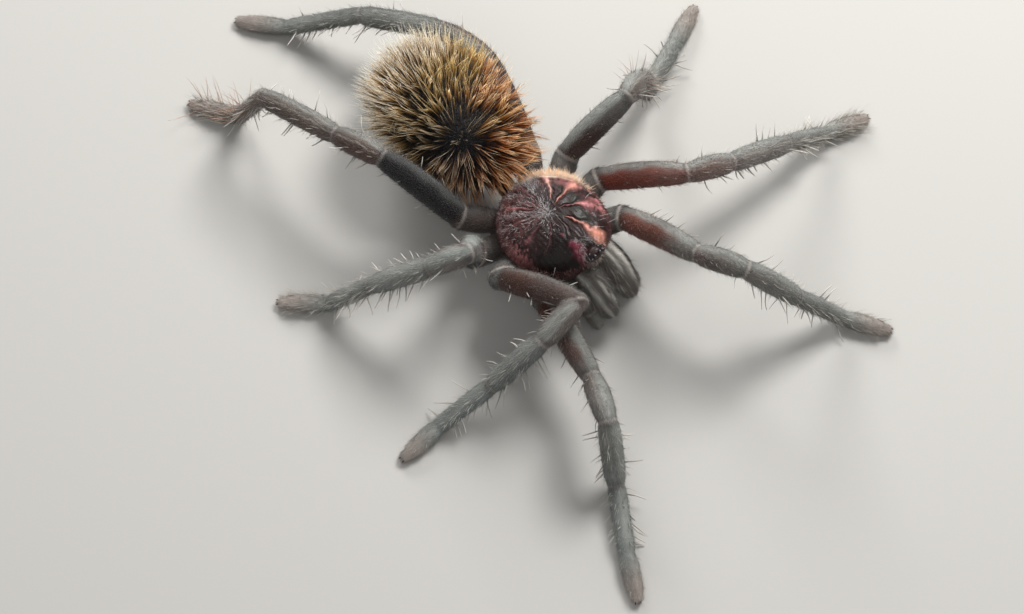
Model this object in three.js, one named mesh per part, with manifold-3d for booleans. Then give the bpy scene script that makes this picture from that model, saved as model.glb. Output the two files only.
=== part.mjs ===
// Pink toe tarantula, standing still, at life size.
// Millimetres, +Z up. The animal faces -Y and its left side is +X. All its feet stand at z = 0.
// Every solid reaches out to the tips of the short coat, and the abdomen to the tips of its long hairs.

import * as THREE from 'three';
import { mergeVertices } from 'three/addons/utils/BufferGeometryUtils.js';
import Module from 'manifold-3d';

const wasm = await Module();
wasm.setup();

// ---- driving dimensions ----

const gap = 0.3; // clear space between neighbouring pieces
const eyeGap = 0.08; // and under each eye
const limbSides = 8; // facets round a leg
const capShoulder = 48; // degrees from a rod's tip to the ring that rounds it
const floorLevel = 0;
const nearly = 0.001; // closer than this, two lengths are the same

const carapace = {
  halfWidth: 8.2,
  frontY: -9.2,
  rearY: 8.4,
  rimHeight: 10.6,
  crownRise: 4.0,
  bellyDepth: 1.0,
  frontNarrowing: 0.22,
  frontSquareness: 2.6, // 2 is an ellipse, more is a squarer front
  headRise: 1.1, // how far the head stands above the even dome
  headHalfWidth: 3.4,
  rimFullness: 0.62, // below 1 the dome stays wide and falls steeply at its rim
  crownCurve: 1.2,
};

const sternum = { halfWidth: 4.6, halfLength: 6.6, bottom: 4.8, top: 10.4, centreY: -0.2 };

const chelicera = {
  root: [2.15, -5.8, 9.8],
  heading: 0,
  pitch: -35,
  length: 9.0,
  radii: [2.1, 2.4, 1.8],
  tall: 1.2,
  arch: 0.9,
};

const fang = {
  root: [1.9, -12.9, 3.6],
  heading: 186,
  pitch: -20,
  length: 3.8,
  radii: [0.62, 0.48, 0.26],
  arch: 0.7,
};

const abdomen = {
  centre: [2.8, 22.7, 10.6],
  halfWidth: 10.8,
  halfLength: 14.0,
  riseAbove: 9.4,
  dropBelow: 8.4,
  turn: 3, // degrees, towards the left
  frontTaper: 0.12,
};

const pedicel = { from: [0.2, 5.4, 8.3], to: [1.2, 12.2, 9.0], radii: [1.4, 1.3, 1.4] };

const spinneret = {
  root: [2.8, 33.0, 6.0],
  spread: 1.5,
  heading: 170,
  pitch: 4,
  length: 6.2,
  radii: [0.95, 0.8, 0.5],
};

const eyeMound = { centre: [0, -8.2, 13.3], halves: [1.6, 1.1, 1.1] };

// Each eye looks out from the mound along its own direction: across, along the body and up.
const eyes = [
  { name: 'eye_front_middle', look: [0.35, -0.62, 0.7], radius: 0.32 },
  { name: 'eye_front_side', look: [0.76, -0.58, 0.29], radius: 0.34 },
  { name: 'eye_rear_side', look: [0.9, 0.06, 0.43], radius: 0.28 },
  { name: 'eye_rear_middle', look: [0.63, 0.12, 0.77], radius: 0.26 },
];

// Where each leg leaves the body: the ring between its trochanter and its femur, left side.
const hips = [
  { across: 8.4, along: -6.2 },
  { across: 10.6, along: 0.2 },
  { across: 10.2, along: 6.0 },
  { across: 7.2, along: 11.0 },
];

// Lengths of femur, patella, tibia, metatarsus and tarsus, first pair to fourth.
const legLengths = [
  { femur: 14.4, patella: 7.8, tibia: 11.6, metatarsus: 10.2, tarsus: 6.2 },
  { femur: 13.6, patella: 7.6, tibia: 10.8, metatarsus: 9.8, tarsus: 6.2 },
  { femur: 13.0, patella: 7.0, tibia: 10.6, metatarsus: 10.2, tarsus: 6.6 },
  { femur: 15.2, patella: 8.2, tibia: 13.2, metatarsus: 13.4, tarsus: 7.0 },
];

// Radii at the root, middle and end of each joint of a leg, and its height against its width.
const legShape = {
  coxa: { radii: [1.7, 2.15, 2.1], tall: 1.0, arch: 0 },
  femur: { radii: [1.85, 2.15, 1.75], tall: 1.12, arch: 0.6 },
  patella: { radii: [1.75, 2.0, 1.75], tall: 1.05, arch: 0.2 },
  tibia: { radii: [1.75, 1.9, 1.7], tall: 1.0, arch: 0.15 },
  metatarsus: { radii: [1.65, 1.6, 1.55], tall: 0.9, arch: 0.1 },
  tarsus: { radii: [1.55, 1.65, 1.4], tall: 0.8, arch: 0 },
};

// How high the middle of a tarsus lies at its two ends, so that its sole is cut flat by the floor.
const sole = { rootHeight: 1.35, tipHeight: 0.8 };

// Where a coxa starts: these shares of its hip's place, at this height.
const coxaRoot = { across: 0.36, along: 0.5, height: 7.6 };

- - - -

● **Problem requirements**
From the first line of the data through the line with "---- driving dimensions", quote each line exactly and add nothing else.

● **Correct response**
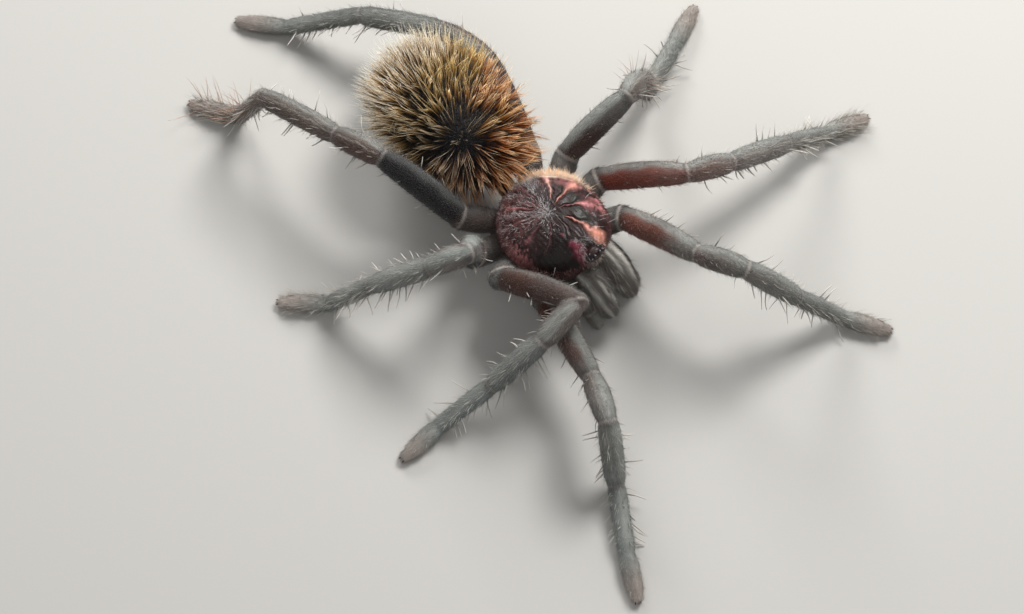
Model this object in three.js, one named mesh per part, with manifold-3d for booleans. Then give the bpy scene script that makes this picture from that model, saved as model.glb. Output the two files only.
=== part.mjs ===
// Pink toe tarantula, standing still, at life size.
// Millimetres, +Z up. The animal faces -Y and its left side is +X. All its feet stand at z = 0.
// Every solid reaches out to the tips of the short coat, and the abdomen to the tips of its long hairs.

import * as THREE from 'three';
import { mergeVertices } from 'three/addons/utils/BufferGeometryUtils.js';
import Module from 'manifold-3d';

const wasm = await Module();
wasm.setup();

// ---- driving dimensions ----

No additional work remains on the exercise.